■ **Records excerpted from a collection**
════════════════════

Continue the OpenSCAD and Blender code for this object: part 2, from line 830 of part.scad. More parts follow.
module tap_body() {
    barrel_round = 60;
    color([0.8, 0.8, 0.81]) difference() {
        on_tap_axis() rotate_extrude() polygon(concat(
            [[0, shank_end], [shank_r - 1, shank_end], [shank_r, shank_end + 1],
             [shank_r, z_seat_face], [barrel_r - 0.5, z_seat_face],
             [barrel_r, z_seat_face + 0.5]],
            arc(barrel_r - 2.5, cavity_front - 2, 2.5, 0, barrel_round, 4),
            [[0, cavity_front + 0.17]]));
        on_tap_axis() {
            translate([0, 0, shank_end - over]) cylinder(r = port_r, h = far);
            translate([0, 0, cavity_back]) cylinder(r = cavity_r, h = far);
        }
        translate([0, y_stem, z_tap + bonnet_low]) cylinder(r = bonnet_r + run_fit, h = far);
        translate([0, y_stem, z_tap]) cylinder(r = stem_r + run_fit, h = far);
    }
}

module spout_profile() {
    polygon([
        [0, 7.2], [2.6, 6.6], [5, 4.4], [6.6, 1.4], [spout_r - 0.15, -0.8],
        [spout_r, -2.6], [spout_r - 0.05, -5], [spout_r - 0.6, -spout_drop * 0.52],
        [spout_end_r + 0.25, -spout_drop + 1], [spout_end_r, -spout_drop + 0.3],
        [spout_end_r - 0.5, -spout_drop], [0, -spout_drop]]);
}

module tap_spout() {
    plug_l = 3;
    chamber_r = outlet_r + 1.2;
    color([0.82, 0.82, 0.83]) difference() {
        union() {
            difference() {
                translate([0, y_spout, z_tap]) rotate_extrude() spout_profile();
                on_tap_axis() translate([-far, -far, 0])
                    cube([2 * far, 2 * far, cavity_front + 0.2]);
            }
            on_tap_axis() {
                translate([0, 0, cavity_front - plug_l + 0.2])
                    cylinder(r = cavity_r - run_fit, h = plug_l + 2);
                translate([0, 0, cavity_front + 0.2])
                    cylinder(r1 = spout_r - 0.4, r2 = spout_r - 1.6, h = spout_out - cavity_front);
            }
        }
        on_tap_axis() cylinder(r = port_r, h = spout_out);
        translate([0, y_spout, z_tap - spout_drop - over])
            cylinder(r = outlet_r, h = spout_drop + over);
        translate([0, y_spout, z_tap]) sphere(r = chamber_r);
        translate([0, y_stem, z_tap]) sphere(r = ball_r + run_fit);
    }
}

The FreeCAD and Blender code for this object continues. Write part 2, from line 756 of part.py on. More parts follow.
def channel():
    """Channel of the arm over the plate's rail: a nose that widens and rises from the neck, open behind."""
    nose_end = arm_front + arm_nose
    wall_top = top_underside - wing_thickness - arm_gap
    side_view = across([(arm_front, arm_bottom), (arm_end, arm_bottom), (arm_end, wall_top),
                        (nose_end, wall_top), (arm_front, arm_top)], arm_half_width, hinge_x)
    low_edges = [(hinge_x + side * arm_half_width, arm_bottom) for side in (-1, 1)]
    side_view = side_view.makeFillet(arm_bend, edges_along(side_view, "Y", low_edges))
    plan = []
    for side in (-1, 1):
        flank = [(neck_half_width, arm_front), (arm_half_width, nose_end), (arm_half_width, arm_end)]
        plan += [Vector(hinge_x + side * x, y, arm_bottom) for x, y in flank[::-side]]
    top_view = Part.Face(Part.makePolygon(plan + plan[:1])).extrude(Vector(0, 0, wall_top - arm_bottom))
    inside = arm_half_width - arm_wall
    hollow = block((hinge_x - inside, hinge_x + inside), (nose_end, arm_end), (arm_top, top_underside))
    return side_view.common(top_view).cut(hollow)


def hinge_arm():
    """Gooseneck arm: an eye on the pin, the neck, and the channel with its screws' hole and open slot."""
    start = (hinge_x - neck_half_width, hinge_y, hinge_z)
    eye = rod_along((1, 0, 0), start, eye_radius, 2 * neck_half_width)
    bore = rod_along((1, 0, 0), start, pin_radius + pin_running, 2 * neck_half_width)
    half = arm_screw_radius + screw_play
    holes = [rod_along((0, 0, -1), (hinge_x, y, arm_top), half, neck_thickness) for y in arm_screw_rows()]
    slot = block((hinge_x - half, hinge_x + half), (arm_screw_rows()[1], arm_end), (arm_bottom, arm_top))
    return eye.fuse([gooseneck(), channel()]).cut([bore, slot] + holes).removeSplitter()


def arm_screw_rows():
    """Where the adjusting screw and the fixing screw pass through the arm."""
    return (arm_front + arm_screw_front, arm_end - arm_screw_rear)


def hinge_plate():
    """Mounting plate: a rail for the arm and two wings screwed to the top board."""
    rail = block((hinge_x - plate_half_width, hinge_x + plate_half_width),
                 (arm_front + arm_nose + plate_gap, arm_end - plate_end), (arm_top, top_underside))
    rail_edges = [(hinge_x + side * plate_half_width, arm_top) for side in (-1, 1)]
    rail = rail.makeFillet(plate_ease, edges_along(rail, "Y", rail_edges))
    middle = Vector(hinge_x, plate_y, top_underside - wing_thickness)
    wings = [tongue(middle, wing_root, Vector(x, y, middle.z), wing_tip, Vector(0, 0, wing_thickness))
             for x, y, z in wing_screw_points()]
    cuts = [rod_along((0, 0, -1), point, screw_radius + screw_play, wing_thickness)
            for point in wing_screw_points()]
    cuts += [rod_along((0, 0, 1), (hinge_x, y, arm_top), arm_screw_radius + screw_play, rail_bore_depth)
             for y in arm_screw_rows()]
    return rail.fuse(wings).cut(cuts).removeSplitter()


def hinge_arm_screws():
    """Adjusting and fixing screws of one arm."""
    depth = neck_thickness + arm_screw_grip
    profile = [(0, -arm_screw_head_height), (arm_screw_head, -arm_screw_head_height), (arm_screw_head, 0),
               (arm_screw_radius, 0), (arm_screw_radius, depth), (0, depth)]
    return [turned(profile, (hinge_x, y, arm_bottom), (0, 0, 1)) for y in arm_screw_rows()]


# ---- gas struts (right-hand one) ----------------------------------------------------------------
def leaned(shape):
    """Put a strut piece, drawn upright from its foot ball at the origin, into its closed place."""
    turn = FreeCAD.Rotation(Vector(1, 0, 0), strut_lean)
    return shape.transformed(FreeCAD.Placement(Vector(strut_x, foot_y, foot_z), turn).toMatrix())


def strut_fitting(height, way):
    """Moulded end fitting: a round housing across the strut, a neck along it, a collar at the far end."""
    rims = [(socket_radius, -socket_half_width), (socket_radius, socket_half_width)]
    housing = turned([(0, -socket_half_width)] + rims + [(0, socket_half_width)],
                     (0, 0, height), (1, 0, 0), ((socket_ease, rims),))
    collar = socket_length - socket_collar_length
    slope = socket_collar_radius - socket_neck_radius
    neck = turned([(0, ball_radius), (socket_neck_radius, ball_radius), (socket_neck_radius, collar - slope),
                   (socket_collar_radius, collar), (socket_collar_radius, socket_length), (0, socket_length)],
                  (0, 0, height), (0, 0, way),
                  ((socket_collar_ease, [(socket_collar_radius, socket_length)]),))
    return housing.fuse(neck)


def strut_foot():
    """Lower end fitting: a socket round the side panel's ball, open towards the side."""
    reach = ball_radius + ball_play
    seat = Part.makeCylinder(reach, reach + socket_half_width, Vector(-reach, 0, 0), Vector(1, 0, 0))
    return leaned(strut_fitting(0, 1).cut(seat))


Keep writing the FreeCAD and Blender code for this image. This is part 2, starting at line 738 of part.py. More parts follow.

════════════════════

■ **What you should do**
Give back the whole listing exactly as it reads.

■ **Worked solution**
Continue the OpenSCAD and Blender code for this object: part 2, from line 830 of part.scad. More parts follow.
module tap_body() {
    barrel_round = 60;
    color([0.8, 0.8, 0.81]) difference() {
        on_tap_axis() rotate_extrude() polygon(concat(
            [[0, shank_end], [shank_r - 1, shank_end], [shank_r, shank_end + 1],
             [shank_r, z_seat_face], [barrel_r - 0.5, z_seat_face],
             [barrel_r, z_seat_face + 0.5]],
            arc(barrel_r - 2.5, cavity_front - 2, 2.5, 0, barrel_round, 4),
            [[0, cavity_front + 0.17]]));
        on_tap_axis() {
            translate([0, 0, shank_end - over]) cylinder(r = port_r, h = far);
            translate([0, 0, cavity_back]) cylinder(r = cavity_r, h = far);
        }
        translate([0, y_stem, z_tap + bonnet_low]) cylinder(r = bonnet_r + run_fit, h = far);
        translate([0, y_stem, z_tap]) cylinder(r = stem_r + run_fit, h = far);
    }
}

module spout_profile() {
    polygon([
        [0, 7.2], [2.6, 6.6], [5, 4.4], [6.6, 1.4], [spout_r - 0.15, -0.8],
        [spout_r, -2.6], [spout_r - 0.05, -5], [spout_r - 0.6, -spout_drop * 0.52],
        [spout_end_r + 0.25, -spout_drop + 1], [spout_end_r, -spout_drop + 0.3],
        [spout_end_r - 0.5, -spout_drop], [0, -spout_drop]]);
}

module tap_spout() {
    plug_l = 3;
    chamber_r = outlet_r + 1.2;
    color([0.82, 0.82, 0.83]) difference() {
        union() {
            difference() {
                translate([0, y_spout, z_tap]) rotate_extrude() spout_profile();
                on_tap_axis() translate([-far, -far, 0])
                    cube([2 * far, 2 * far, cavity_front + 0.2]);
            }
            on_tap_axis() {
                translate([0, 0, cavity_front - plug_l + 0.2])
                    cylinder(r = cavity_r - run_fit, h = plug_l + 2);
                translate([0, 0, cavity_front + 0.2])
                    cylinder(r1 = spout_r - 0.4, r2 = spout_r - 1.6, h = spout_out - cavity_front);
            }
        }
        on_tap_axis() cylinder(r = port_r, h = spout_out);
        translate([0, y_spout, z_tap - spout_drop - over])
            cylinder(r = outlet_r, h = spout_drop + over);
        translate([0, y_spout, z_tap]) sphere(r = chamber_r);
        translate([0, y_stem, z_tap]) sphere(r = ball_r + run_fit);
    }
}

The FreeCAD and Blender code for this object continues. Write part 2, from line 756 of part.py on. More parts follow.
def channel():
    """Channel of the arm over the plate's rail: a nose that widens and rises from the neck, open behind."""
    nose_end = arm_front + arm_nose
    wall_top = top_underside - wing_thickness - arm_gap
    side_view = across([(arm_front, arm_bottom), (arm_end, arm_bottom), (arm_end, wall_top),
                        (nose_end, wall_top), (arm_front, arm_top)], arm_half_width, hinge_x)
    low_edges = [(hinge_x + side * arm_half_width, arm_bottom) for side in (-1, 1)]
    side_view = side_view.makeFillet(arm_bend, edges_along(side_view, "Y", low_edges))
    plan = []
    for side in (-1, 1):
        flank = [(neck_half_width, arm_front), (arm_half_width, nose_end), (arm_half_width, arm_end)]
        plan += [Vector(hinge_x + side * x, y, arm_bottom) for x, y in flank[::-side]]
    top_view = Part.Face(Part.makePolygon(plan + plan[:1])).extrude(Vector(0, 0, wall_top - arm_bottom))
    inside = arm_half_width - arm_wall
    hollow = block((hinge_x - inside, hinge_x + inside), (nose_end, arm_end), (arm_top, top_underside))
    return side_view.common(top_view).cut(hollow)


def hinge_arm():
    """Gooseneck arm: an eye on the pin, the neck, and the channel with its screws' hole and open slot."""
    start = (hinge_x - neck_half_width, hinge_y, hinge_z)
    eye = rod_along((1, 0, 0), start, eye_radius, 2 * neck_half_width)
    bore = rod_along((1, 0, 0), start, pin_radius + pin_running, 2 * neck_half_width)
    half = arm_screw_radius + screw_play
    holes = [rod_along((0, 0, -1), (hinge_x, y, arm_top), half, neck_thickness) for y in arm_screw_rows()]
    slot = block((hinge_x - half, hinge_x + half), (arm_screw_rows()[1], arm_end), (arm_bottom, arm_top))
    return eye.fuse([gooseneck(), channel()]).cut([bore, slot] + holes).removeSplitter()


def arm_screw_rows():
    """Where the adjusting screw and the fixing screw pass through the arm."""
    return (arm_front + arm_screw_front, arm_end - arm_screw_rear)


def hinge_plate():
    """Mounting plate: a rail for the arm and two wings screwed to the top board."""
    rail = block((hinge_x - plate_half_width, hinge_x + plate_half_width),
                 (arm_front + arm_nose + plate_gap, arm_end - plate_end), (arm_top, top_underside))
    rail_edges = [(hinge_x + side * plate_half_width, arm_top) for side in (-1, 1)]
    rail = rail.makeFillet(plate_ease, edges_along(rail, "Y", rail_edges))
    middle = Vector(hinge_x, plate_y, top_underside - wing_thickness)
    wings = [tongue(middle, wing_root, Vector(x, y, middle.z), wing_tip, Vector(0, 0, wing_thickness))
             for x, y, z in wing_screw_points()]
    cuts = [rod_along((0, 0, -1), point, screw_radius + screw_play, wing_thickness)
            for point in wing_screw_points()]
    cuts += [rod_along((0, 0, 1), (hinge_x, y, arm_top), arm_screw_radius + screw_play, rail_bore_depth)
             for y in arm_screw_rows()]
    return rail.fuse(wings).cut(cuts).removeSplitter()


def hinge_arm_screws():
    """Adjusting and fixing screws of one arm."""
    depth = neck_thickness + arm_screw_grip
    profile = [(0, -arm_screw_head_height), (arm_screw_head, -arm_screw_head_height), (arm_screw_head, 0),
               (arm_screw_radius, 0), (arm_screw_radius, depth), (0, depth)]
    return [turned(profile, (hinge_x, y, arm_bottom), (0, 0, 1)) for y in arm_screw_rows()]


# ---- gas struts (right-hand one) ----------------------------------------------------------------
def leaned(shape):
    """Put a strut piece, drawn upright from its foot ball at the origin, into its closed place."""
    turn = FreeCAD.Rotation(Vector(1, 0, 0), strut_lean)
    return shape.transformed(FreeCAD.Placement(Vector(strut_x, foot_y, foot_z), turn).toMatrix())


def strut_fitting(height, way):
    """Moulded end fitting: a round housing across the strut, a neck along it, a collar at the far end."""
    rims = [(socket_radius, -socket_half_width), (socket_radius, socket_half_width)]
    housing = turned([(0, -socket_half_width)] + rims + [(0, socket_half_width)],
                     (0, 0, height), (1, 0, 0), ((socket_ease, rims),))
    collar = socket_length - socket_collar_length
    slope = socket_collar_radius - socket_neck_radius
    neck = turned([(0, ball_radius), (socket_neck_radius, ball_radius), (socket_neck_radius, collar - slope),
                   (socket_collar_radius, collar), (socket_collar_radius, socket_length), (0, socket_length)],
                  (0, 0, height), (0, 0, way),
                  ((socket_collar_ease, [(socket_collar_radius, socket_length)]),))
    return housing.fuse(neck)


def strut_foot():
    """Lower end fitting: a socket round the side panel's ball, open towards the side."""
    reach = ball_radius + ball_play
    seat = Part.makeCylinder(reach, reach + socket_half_width, Vector(-reach, 0, 0), Vector(1, 0, 0))
    return leaned(strut_fitting(0, 1).cut(seat))


Keep writing the FreeCAD and Blender code for this image. This is part 2, starting at line 738 of part.py. More parts follow.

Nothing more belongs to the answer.